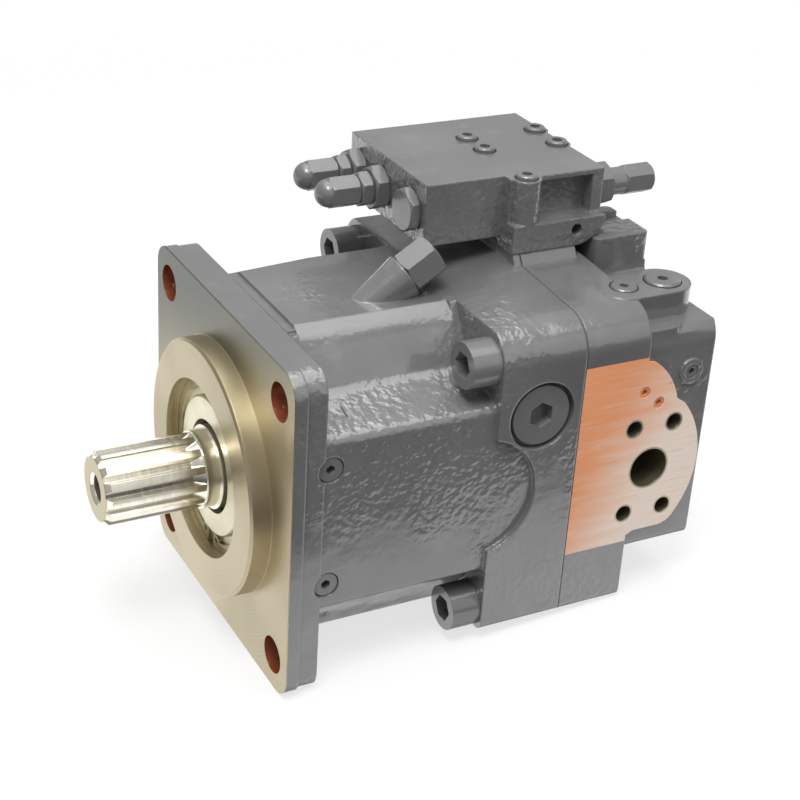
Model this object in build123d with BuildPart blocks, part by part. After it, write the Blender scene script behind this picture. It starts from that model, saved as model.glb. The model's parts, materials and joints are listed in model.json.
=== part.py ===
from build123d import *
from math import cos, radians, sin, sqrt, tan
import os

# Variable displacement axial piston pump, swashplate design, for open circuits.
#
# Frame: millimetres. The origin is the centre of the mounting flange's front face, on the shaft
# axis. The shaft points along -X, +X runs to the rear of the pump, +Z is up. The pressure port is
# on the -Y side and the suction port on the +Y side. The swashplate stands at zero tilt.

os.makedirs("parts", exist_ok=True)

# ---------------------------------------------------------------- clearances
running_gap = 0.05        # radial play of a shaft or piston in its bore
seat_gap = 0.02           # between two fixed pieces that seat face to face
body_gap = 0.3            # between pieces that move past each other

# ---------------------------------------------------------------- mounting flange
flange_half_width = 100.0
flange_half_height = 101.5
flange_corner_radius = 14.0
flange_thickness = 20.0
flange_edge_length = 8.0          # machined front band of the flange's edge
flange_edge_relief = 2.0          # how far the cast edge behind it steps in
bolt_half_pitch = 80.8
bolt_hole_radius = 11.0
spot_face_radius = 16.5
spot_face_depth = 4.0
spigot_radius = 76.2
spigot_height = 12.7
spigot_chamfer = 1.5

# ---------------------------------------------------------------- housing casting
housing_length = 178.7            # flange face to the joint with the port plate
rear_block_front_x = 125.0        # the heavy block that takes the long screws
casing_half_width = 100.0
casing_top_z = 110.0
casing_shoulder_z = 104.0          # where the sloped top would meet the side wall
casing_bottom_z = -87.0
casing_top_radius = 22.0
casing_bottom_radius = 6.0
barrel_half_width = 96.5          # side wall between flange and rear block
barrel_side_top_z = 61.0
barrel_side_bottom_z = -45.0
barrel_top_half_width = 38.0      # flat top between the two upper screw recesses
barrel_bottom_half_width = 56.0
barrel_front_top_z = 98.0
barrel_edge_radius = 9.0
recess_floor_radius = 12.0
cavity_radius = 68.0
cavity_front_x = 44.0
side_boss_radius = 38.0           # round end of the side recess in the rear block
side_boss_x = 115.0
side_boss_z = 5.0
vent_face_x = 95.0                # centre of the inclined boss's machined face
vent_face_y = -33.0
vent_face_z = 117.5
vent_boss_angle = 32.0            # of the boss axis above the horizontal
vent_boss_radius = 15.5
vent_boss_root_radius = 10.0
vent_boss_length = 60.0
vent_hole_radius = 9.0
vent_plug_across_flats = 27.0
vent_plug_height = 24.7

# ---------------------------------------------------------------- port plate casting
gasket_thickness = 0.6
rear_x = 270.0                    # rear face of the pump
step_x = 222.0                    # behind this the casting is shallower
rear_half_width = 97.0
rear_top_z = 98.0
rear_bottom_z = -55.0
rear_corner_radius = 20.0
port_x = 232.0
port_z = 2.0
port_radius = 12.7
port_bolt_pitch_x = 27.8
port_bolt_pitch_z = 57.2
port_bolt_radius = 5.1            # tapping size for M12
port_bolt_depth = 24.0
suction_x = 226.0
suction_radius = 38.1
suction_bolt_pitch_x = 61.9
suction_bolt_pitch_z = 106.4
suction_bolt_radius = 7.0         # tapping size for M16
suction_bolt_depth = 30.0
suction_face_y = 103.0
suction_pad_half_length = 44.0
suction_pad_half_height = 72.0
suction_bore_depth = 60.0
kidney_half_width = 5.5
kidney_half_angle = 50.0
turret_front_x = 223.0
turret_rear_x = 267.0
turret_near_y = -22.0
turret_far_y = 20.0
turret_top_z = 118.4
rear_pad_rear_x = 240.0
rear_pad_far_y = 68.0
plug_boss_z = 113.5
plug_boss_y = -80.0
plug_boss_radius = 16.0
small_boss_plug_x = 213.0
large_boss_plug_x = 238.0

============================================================

**What to do:** From the opening line of the data above, please print each line as written up to and including the line that contains "spigot_chamfer = 1.5", and nothing more.

**Exercise solution:**
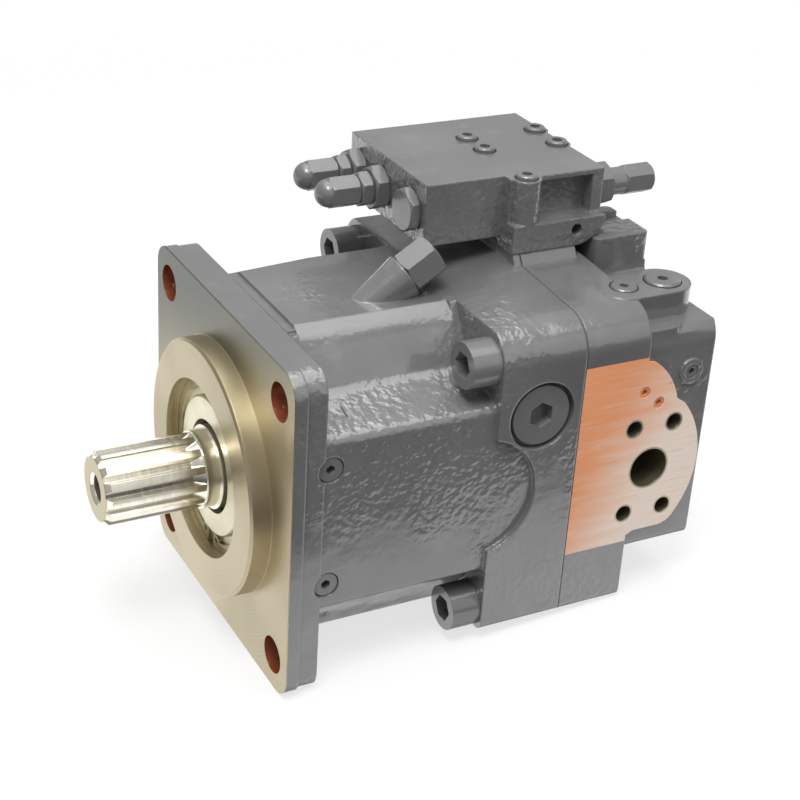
Model this object in build123d with BuildPart blocks, part by part. After it, write the Blender scene script behind this picture. It starts from that model, saved as model.glb. The model's parts, materials and joints are listed in model.json.
=== part.py ===
from build123d import *
from math import cos, radians, sin, sqrt, tan
import os

# Variable displacement axial piston pump, swashplate design, for open circuits.
#
# Frame: millimetres. The origin is the centre of the mounting flange's front face, on the shaft
# axis. The shaft points along -X, +X runs to the rear of the pump, +Z is up. The pressure port is
# on the -Y side and the suction port on the +Y side. The swashplate stands at zero tilt.

os.makedirs("parts", exist_ok=True)

# ---------------------------------------------------------------- clearances
running_gap = 0.05        # radial play of a shaft or piston in its bore
seat_gap = 0.02           # between two fixed pieces that seat face to face
body_gap = 0.3            # between pieces that move past each other

# ---------------------------------------------------------------- mounting flange
flange_half_width = 100.0
flange_half_height = 101.5
flange_corner_radius = 14.0
flange_thickness = 20.0
flange_edge_length = 8.0          # machined front band of the flange's edge
flange_edge_relief = 2.0          # how far the cast edge behind it steps in
bolt_half_pitch = 80.8
bolt_hole_radius = 11.0
spot_face_radius = 16.5
spot_face_depth = 4.0
spigot_radius = 76.2
spigot_height = 12.7
spigot_chamfer = 1.5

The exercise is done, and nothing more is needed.